The Dude abides.
That’s probably the most important thing I learned during break, but the Dude probably doesn’t care how high he ranks on my list of summer lessons.
It all started when my cousin got into film school from his local community college. His new purpose in life was movies, and by the end of his first year at the USC School of Cinematic Arts, movies were all he would talk about, even with non-cinephiles like me.
Something about this newfound passion, maybe the happiness that accompanied it, transformed Stephen into a much better older cousin. He started taking my brother and me to screenings of classic films and coming over to our house afterward to eat tacos and lecture us on those films. Then he gave me a list of must-watch movies.
This summer was supposed to be one of the most important in my life. I was supposed to do amazing things to put on my college applications and make amazing progress putting said amazing things down on said college applications.
All that expectation stressed me out, and my cousin’s list of movies became my refuge.

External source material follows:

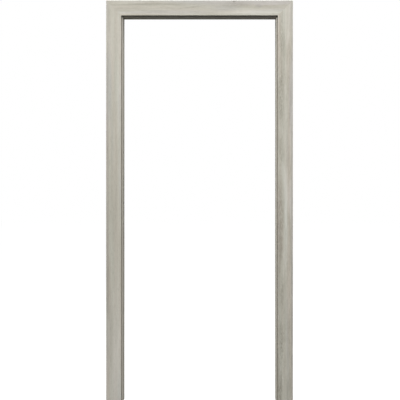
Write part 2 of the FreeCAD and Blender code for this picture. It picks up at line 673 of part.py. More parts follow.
def make_receiver(name, height):
    """Make a hinge receiver: a steel block with a flap socket and a flange on the casing's back."""
    body = new_body(f"hinge_receiver_{name}")
    middle = depth_y("Sizes.fitting_depth")
    pad_outwards(body, "left", "block", "Sizes.hinge_skin", "Sizes.edge_width - Sizes.hinge_skin",
                 draw_rectangles([(middle, "0")], "Sizes.receiver_width", "Sizes.receiver_height"))
    back_middle = depth_y("((Sizes.fitting_depth + Sizes.rebate_depth) / 2)")
    pad_outwards(body, "left", "back", FLANGE_INNER, FLANGE_WIDTH,
                 draw_rectangles([(back_middle, "0")], "(Sizes.rebate_depth - Sizes.fitting_depth)",
                                 "Sizes.receiver_height"))
    flange_middle = depth_y("(Sizes.rebate_depth - Sizes.flange_thickness / 2)")
    pad_outwards(body, "left", "flange", FLANGE_INNER, FLANGE_WIDTH,
                 draw_rectangles([(flange_middle, "0")], "Sizes.flange_thickness", "Sizes.flange_height"))
    cut_outwards(body, "left", "socket", "Sizes.hinge_skin", "Sizes.socket_depth",
                 draw_rectangles([(middle, "0")], "Sizes.socket_width", "Sizes.socket_height"))
    clamps = [(middle, offset) for offset in both_ways("Sizes.clamp_offset")]
    cut_outwards(body, "left", "clamp_holes", "Sizes.hinge_skin", "Sizes.clamp_length + Sizes.seat_gap",
                 draw_circles(clamps, "(Sizes.clamp_diameter / 2 + Sizes.clamp_gap)"))
    screws = [(side_x("left", FLANGE_MIDDLE), offset) for offset in both_ways("Sizes.flange_screw_offset")]
    cut_backwards(body, "screw_holes", FLANGE_FRONT, "Sizes.flange_thickness",
                  draw_circles(screws, "Sizes.screw_hole / 2"))
    body.setExpression("Placement.Base.z", height)
    return body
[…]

They were the only way I could stop working without feeling like I was wasting time. My excuse for putting off my college essays to stare at a screen for two or three hours at a time was that I was getting cultured. Having watched these films would probably make me sound smart at some point in my life, I rationalized. I predicted that I might even reference them in some of my writing (like this column).

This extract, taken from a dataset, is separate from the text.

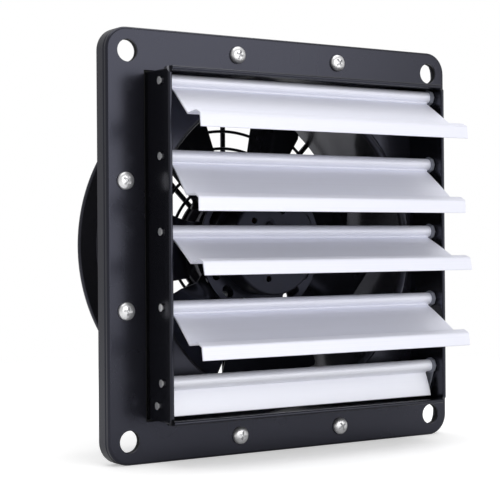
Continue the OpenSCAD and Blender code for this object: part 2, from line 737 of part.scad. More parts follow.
// Disc with windows in front of the blades
window_r = (cup_d / 2 + disc_d / 2) / 2;
module disc_window(len)
    translate([window_r, 0, -disc_z - cut]) linear_extrude(carrier_t + 2 * cut) {
        square([window_w, len], center = true);
        for (side = [-1, 1]) translate([0, side * len / 2]) circle(window_w / 2);
    }
module rotor_disc() color("#202024") facing() difference() {
    tube(disc_d / 2, cup_d / 2 + seat, -disc_z, -disc_z + carrier_t);
    for (k = [0:blade_count - 1]) rotate(first_blade + 360 / blade_count * k) {
        rotate(180 / blade_count) disc_window(window_w * 1.4);
        disc_window(window_w / 2);
    }
}

// Fan blades on their carrier ring
module blade_carrier() color("#202024") facing()
    difference() {
        tube(carrier_d / 2, cup_d / 2 + seat, -carrier_z, -carrier_z + carrier_t);
        at_blade_rivets() translate([0, 0, -carrier_z - cut])
            cylinder(r = blade_rivet_d / 2 + seat, h = carrier_t + 2 * cut);
    }
rivet_spread = blade_rivet_d * 3;
module at_blade_rivets()
    for (k = [0:blade_count - 1], side = [-1, 1])
        rotate(first_blade + 360 / blade_count * k)
            translate([rivet_r, side * rivet_spread, 0]) children();

// A cambered sheet along X, cut to a sector, with a flat riveted tab at its root
module fan_blade(k) color("#1c1c20") facing() rotate(first_blade + 360 / blade_count * (k - 1)) {
    tip_r = fan_d / 2;
    mid_z = -carrier_z + carrier_t + blade_t / 2;
    tab_in = cup_d / 2 + 4 * seat;
    tab_out = root_r + 4 * blade_t;
    half_w = tip_r * sin(blade_span / 2);
    root_w = root_r * sin(blade_span / 2);
    round_r = half_w * 0.3;
    intersection() {
        mirror([0, 1, 0]) translate([root_r + cut, 0, mid_z])
            rotate([90 - blade_pitch, 0, 0]) rotate([90, 0, 90])
            linear_extrude(tip_r) translate([camber_r, 0]) rotate(180) intersection() {
                difference() {
                    circle(camber_r + blade_t / 2, $fn = 360);
                    circle(camber_r - blade_t / 2, $fn = 360);
                }
                translate([0, -2 * half_w]) square([2 * camber_r, 4 * half_w]);
            }
        translate([0, 0, mid_z - 2 * half_w]) linear_extrude(4 * half_w) intersection() {
            circle(tip_r);
            union() {
                polygon([[root_r, -root_trail], [tip_r - round_r, -half_w * 0.99],
                         [tip_r - round_r, half_w * 0.99], [root_r, root_lead]]);
                translate([tip_r - round_r - cut, round_r - half_w])
                    square([round_r + cut, 2 * (half_w - round_r)]);
                for (side = [-1, 1]) translate([tip_r - round_r - cut, side * (half_w - round_r)])
                    circle(round_r);
            }
        }
    }
    translate([0, 0, mid_z - blade_t / 2]) difference() {
        linear_extrude(blade_t) intersection() {
            difference() {
                circle(tab_out);
                circle(tab_in);
            }
            translate([0, -root_w]) square([tip_r, 2 * root_w]);
        }
        for (side = [-1, 1]) translate([rivet_r, side * rivet_spread, -cut])
            cylinder(r = blade_rivet_d / 2 + seat, h = blade_t + 2 * cut);
    }
}
module blade_rivets() color("#77777f") facing() at_blade_rivets() {
    translate([0, 0, -carrier_z + carrier_t + blade_t])
        rivet(2 * blade_rivet_d, blade_rivet_d / 2, blade_rivet_d, carrier_t + blade_t);
    translate([0, 0, -carrier_z]) rotate([180, 0, 0])
        rivet(2 * blade_rivet_d, blade_rivet_d / 2, blade_rivet_d, seat);
}

front_plate();
louver_box();
flange_gasket();
housing_tray();
duct();
flange_screws();
flange_nuts();
louver(1);  // louver_1
louver(2);  // louver_2
louver(3);  // louver_3
louver(4);  // louver_4
louver_bushes(1);  // louver_1_bushes
louver_bushes(2);  // louver_2_bushes
louver_bushes(3);  // louver_3_bushes
louver_bushes(4);  // louver_4_bushes
bottom_slat();
slat_clips();
louver_rivets();
guard_rings();
guard_spokes();
motor_plate();
guard_screws();
motor_base();
stator_stack();
stator_windings();
front_bearing();
rear_bearing();
capacitor();
terminal_block();
motor_leads();
motor_screws();
cable_gland();
gland_nut();
gland_seal();
rotor_cup();
rotor_core();
rotor_hub();
motor_shaft();
shaft_clip();
hub_screws();
rotor_disc();
blade_carrier();
fan_blade(1);  // fan_blade_1
fan_blade(2);  // fan_blade_2
fan_blade(3);  // fan_blade_3
fan_blade(4);  // fan_blade_4
fan_blade(5);  // fan_blade_5
fan_blade(6);  // fan_blade_6
fan_blade(7);  // fan_blade_7
blade_rivets();
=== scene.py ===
"""Window exhaust fan: the looks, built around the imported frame."""

import json
import math

import bmesh
import bpy
from mathutils import Matrix, Vector


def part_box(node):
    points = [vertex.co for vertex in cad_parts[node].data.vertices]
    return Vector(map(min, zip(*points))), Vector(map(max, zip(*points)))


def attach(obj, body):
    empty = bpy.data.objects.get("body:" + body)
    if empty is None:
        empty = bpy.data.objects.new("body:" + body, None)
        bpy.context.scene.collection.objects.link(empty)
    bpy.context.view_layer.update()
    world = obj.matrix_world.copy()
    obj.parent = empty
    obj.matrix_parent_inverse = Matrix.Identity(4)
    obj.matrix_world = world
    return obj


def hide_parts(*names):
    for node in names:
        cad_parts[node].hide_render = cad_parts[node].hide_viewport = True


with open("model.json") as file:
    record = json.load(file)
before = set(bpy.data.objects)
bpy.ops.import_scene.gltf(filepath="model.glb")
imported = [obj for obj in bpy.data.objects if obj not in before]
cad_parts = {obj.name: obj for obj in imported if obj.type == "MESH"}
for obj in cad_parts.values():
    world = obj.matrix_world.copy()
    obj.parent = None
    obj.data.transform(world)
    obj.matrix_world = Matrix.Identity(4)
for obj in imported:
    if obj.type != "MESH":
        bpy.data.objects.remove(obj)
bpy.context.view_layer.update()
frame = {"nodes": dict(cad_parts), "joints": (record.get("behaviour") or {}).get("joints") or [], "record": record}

bl_info = {
    "name": "Window exhaust fan",
    "version": (1, 0, 0),
    "blender": (4, 5, 0),
    "location": "View3D > Sidebar > Exhaust fan",
    "description": "Builds a window exhaust fan with swinging louvers, and its studio",
    "category": "Object",
}

MM = 0.001
ROOT = "root"
ROTOR = "rotor"
LOUVER_COUNT = 4
BLADE_COUNT = 7


# Places read from the frame

JOINTS = {joint["name"]: joint["pos_m"] for joint in frame["joints"]}
# Each louver's pivot as (y, z)
PIVOTS = [tuple(JOINTS[f"louver_{k}_swing"][1:]) for k in range(1, LOUVER_COUNT + 1)]
SLOTS = {part["node"]: part["material_slot"] for part in frame["record"]["subparts"]}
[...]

What I couldn’t predict was that a few of these films would directly contradict the reasoning behind my watching them.
Characters like the Dude, Ferris Bueller and police chief Marge Gunderson reminded me to relax. I wasn’t really relaxing by taking the time to watch these films, I realized. I was only pretending to.
Even though these characters’ examples were a bit extreme (I still wonder how Marge could have walked around seven months pregnant and dealt with murderers without anything terrible happening to her), I needed some of that extreme to balance the extremity of my stress.
And of course, stress is by no means banished from my life. I can’t anticipate what it’s going to feel like in a few months to be rejected from colleges, and I still don’t have my Common App essay figured out. Even writing this column is stressing me out because it’s not coming out perfectly.
But I’ve been able to relax in small ways.
Sometimes I took breaks from sending emails and updating my calendar to lie on my mother’s bed (the only one in the house that was always made) and think about life (or nothing). A week ago I was made to attend a Korean-American Parents’ Association barbeque. I couldn’t do anything but sit back and wait for it to be over, so I decided to have fun doing it. Being deliberate in relaxing helped, even though trying stressed me out at first.
I think with practice my efforts to relax will break out of sheer trying into something real, something for the sake of itself.